Exercise directions
Hand back each line, unchanged, from the top down to the line where "# The door is" sits.

Collected data:

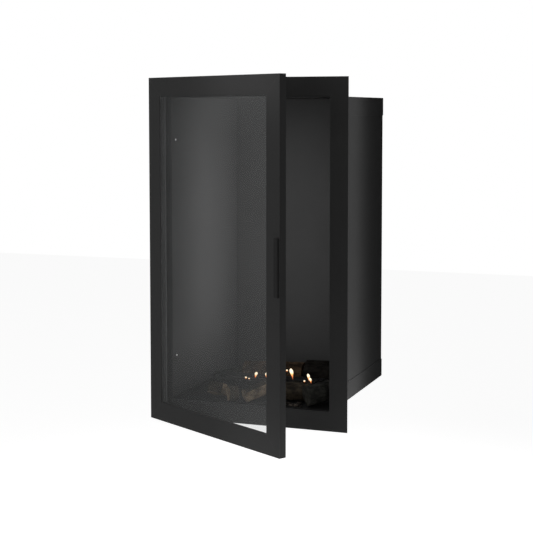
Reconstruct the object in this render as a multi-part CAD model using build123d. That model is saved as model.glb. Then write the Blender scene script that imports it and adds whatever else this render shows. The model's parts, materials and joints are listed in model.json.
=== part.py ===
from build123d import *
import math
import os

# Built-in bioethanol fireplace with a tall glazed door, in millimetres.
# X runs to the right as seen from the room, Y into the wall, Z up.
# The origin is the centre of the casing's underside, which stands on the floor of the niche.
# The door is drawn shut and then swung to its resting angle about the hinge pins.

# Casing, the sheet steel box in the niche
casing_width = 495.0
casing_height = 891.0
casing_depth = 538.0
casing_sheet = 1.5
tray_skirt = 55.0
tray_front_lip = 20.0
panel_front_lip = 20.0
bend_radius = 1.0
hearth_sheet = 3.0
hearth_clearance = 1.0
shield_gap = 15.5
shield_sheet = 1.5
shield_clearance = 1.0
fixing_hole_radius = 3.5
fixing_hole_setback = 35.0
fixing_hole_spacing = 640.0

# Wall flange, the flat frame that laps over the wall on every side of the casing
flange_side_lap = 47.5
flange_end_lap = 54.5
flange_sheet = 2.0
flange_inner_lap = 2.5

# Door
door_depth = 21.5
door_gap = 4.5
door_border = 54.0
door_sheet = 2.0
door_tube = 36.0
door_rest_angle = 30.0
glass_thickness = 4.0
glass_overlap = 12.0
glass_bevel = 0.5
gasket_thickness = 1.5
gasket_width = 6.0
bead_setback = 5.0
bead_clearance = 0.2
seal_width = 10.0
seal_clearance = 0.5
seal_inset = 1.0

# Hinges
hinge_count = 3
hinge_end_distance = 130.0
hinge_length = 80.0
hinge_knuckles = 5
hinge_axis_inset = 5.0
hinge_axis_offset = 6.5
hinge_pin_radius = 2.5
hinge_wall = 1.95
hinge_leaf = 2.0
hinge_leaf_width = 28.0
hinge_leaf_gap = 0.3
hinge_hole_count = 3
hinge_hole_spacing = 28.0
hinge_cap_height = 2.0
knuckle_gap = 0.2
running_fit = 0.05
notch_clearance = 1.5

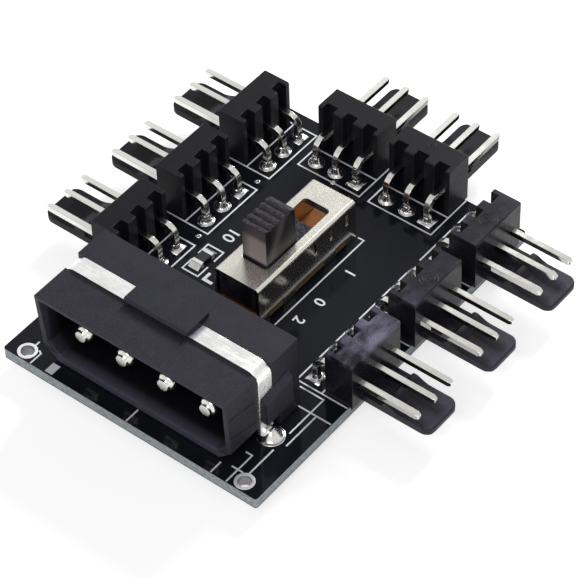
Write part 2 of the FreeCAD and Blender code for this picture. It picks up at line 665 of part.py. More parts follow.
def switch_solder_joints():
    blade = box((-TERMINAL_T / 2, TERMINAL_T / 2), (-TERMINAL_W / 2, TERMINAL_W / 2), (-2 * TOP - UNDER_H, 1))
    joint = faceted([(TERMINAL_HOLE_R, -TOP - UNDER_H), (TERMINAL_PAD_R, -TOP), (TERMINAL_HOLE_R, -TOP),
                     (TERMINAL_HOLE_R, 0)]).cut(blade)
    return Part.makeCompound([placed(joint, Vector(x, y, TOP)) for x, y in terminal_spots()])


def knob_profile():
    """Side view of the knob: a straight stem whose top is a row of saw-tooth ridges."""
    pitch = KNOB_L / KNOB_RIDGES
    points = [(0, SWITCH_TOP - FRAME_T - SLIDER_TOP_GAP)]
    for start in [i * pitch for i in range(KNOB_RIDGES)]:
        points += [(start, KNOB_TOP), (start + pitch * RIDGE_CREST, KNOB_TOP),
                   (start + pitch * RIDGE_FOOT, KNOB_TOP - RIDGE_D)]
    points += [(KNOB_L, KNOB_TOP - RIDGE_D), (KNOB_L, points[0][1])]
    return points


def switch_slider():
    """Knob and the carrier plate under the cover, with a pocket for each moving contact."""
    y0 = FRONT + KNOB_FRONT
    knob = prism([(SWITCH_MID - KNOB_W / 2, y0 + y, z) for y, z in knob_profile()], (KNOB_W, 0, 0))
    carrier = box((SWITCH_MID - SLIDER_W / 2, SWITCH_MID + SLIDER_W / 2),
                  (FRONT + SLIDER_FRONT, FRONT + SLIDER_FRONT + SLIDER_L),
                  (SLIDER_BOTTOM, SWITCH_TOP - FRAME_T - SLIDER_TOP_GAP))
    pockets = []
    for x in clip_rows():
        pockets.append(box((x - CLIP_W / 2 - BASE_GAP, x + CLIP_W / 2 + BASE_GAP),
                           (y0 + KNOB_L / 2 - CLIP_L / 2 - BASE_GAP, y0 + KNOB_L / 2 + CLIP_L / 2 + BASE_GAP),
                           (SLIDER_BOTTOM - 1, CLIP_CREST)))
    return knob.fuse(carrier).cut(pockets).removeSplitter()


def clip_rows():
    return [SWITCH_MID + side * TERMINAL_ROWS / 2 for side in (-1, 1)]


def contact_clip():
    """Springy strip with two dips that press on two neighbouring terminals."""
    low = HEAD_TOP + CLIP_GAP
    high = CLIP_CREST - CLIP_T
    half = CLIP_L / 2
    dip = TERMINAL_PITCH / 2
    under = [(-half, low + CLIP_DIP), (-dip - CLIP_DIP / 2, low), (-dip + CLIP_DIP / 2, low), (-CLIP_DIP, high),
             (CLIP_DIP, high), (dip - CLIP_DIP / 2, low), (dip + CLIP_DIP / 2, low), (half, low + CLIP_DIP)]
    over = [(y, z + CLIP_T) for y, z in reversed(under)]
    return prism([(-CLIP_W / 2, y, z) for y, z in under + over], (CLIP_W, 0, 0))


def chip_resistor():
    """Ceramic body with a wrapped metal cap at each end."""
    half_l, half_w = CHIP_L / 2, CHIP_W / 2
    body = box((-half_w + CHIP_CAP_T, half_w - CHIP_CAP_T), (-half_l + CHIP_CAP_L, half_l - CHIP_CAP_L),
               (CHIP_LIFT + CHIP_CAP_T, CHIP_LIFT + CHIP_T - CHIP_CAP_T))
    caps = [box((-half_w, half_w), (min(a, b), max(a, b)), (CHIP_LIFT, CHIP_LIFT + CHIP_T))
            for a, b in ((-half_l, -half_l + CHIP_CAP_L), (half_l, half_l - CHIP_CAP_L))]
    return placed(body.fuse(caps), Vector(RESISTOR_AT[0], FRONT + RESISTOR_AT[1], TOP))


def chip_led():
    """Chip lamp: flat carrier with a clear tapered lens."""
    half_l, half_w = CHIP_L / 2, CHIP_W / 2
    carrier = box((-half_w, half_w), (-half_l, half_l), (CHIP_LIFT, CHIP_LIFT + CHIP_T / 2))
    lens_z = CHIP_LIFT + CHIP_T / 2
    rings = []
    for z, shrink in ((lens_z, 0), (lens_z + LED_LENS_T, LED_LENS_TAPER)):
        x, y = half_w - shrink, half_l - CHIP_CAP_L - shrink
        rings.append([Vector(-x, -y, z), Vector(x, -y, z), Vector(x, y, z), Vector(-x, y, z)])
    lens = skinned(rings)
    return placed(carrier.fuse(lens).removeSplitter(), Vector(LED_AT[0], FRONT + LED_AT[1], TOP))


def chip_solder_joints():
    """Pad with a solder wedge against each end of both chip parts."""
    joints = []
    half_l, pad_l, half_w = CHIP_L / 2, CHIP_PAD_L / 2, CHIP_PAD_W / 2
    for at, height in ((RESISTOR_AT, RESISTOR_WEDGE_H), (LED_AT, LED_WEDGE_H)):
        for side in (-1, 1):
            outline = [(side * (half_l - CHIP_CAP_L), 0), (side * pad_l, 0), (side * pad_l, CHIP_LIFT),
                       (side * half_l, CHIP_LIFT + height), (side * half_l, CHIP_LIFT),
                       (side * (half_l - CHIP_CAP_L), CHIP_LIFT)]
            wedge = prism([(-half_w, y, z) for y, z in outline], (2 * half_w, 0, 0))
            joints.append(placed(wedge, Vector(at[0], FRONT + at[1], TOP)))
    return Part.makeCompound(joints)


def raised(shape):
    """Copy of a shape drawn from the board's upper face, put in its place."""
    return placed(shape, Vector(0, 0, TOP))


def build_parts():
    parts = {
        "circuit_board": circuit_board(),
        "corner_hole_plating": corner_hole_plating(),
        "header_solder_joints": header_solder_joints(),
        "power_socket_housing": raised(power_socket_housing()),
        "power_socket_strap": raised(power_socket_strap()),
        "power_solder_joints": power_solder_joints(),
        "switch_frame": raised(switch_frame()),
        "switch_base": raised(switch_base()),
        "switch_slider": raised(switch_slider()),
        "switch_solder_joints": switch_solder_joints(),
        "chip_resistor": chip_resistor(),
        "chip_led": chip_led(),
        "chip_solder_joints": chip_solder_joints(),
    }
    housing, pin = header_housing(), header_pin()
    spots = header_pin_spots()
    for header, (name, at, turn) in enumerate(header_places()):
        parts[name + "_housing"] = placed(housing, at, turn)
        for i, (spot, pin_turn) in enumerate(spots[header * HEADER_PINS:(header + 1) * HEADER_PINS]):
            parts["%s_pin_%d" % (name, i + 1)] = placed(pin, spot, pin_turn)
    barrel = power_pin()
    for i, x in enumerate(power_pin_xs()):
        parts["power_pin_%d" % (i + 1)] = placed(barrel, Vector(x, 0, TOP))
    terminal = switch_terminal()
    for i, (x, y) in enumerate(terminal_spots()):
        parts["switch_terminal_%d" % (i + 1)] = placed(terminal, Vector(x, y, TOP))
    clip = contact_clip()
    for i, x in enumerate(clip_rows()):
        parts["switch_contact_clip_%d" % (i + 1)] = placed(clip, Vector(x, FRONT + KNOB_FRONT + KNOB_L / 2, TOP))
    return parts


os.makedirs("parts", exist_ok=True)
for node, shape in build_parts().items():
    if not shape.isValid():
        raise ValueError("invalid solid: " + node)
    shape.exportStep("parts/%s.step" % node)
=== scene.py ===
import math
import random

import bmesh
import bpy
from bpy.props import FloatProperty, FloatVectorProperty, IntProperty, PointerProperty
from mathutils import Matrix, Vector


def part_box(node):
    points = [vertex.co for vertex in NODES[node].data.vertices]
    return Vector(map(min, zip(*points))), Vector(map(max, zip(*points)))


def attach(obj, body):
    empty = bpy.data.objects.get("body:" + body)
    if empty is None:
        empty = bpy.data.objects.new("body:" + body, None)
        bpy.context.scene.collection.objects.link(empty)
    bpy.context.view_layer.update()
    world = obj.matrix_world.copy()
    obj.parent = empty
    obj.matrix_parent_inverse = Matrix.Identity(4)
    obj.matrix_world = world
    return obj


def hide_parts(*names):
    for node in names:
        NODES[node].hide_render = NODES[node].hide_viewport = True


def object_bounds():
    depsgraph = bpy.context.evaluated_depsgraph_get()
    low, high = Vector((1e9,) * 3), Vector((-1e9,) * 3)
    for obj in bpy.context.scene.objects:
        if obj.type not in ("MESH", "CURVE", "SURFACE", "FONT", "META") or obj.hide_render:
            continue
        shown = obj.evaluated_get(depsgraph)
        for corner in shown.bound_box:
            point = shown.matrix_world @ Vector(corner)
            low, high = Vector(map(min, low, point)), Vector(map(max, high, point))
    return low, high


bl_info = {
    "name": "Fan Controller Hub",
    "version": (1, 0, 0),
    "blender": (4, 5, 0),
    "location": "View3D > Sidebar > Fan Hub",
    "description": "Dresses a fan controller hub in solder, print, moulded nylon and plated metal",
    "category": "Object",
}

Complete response
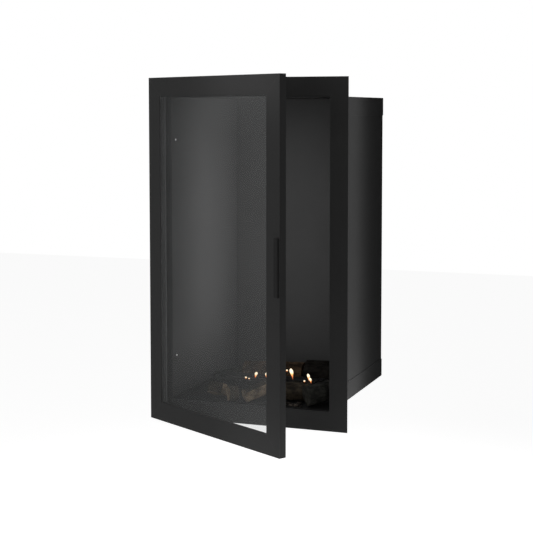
Reconstruct the object in this render as a multi-part CAD model using build123d. That model is saved as model.glb. Then write the Blender scene script that imports it and adds whatever else this render shows. The model's parts, materials and joints are listed in model.json.
=== part.py ===
from build123d import *
import math
import os

# Built-in bioethanol fireplace with a tall glazed door, in millimetres.
# X runs to the right as seen from the room, Y into the wall, Z up.
# The origin is the centre of the casing's underside, which stands on the floor of the niche.
# The door is drawn shut and then swung to its resting angle about the hinge pins.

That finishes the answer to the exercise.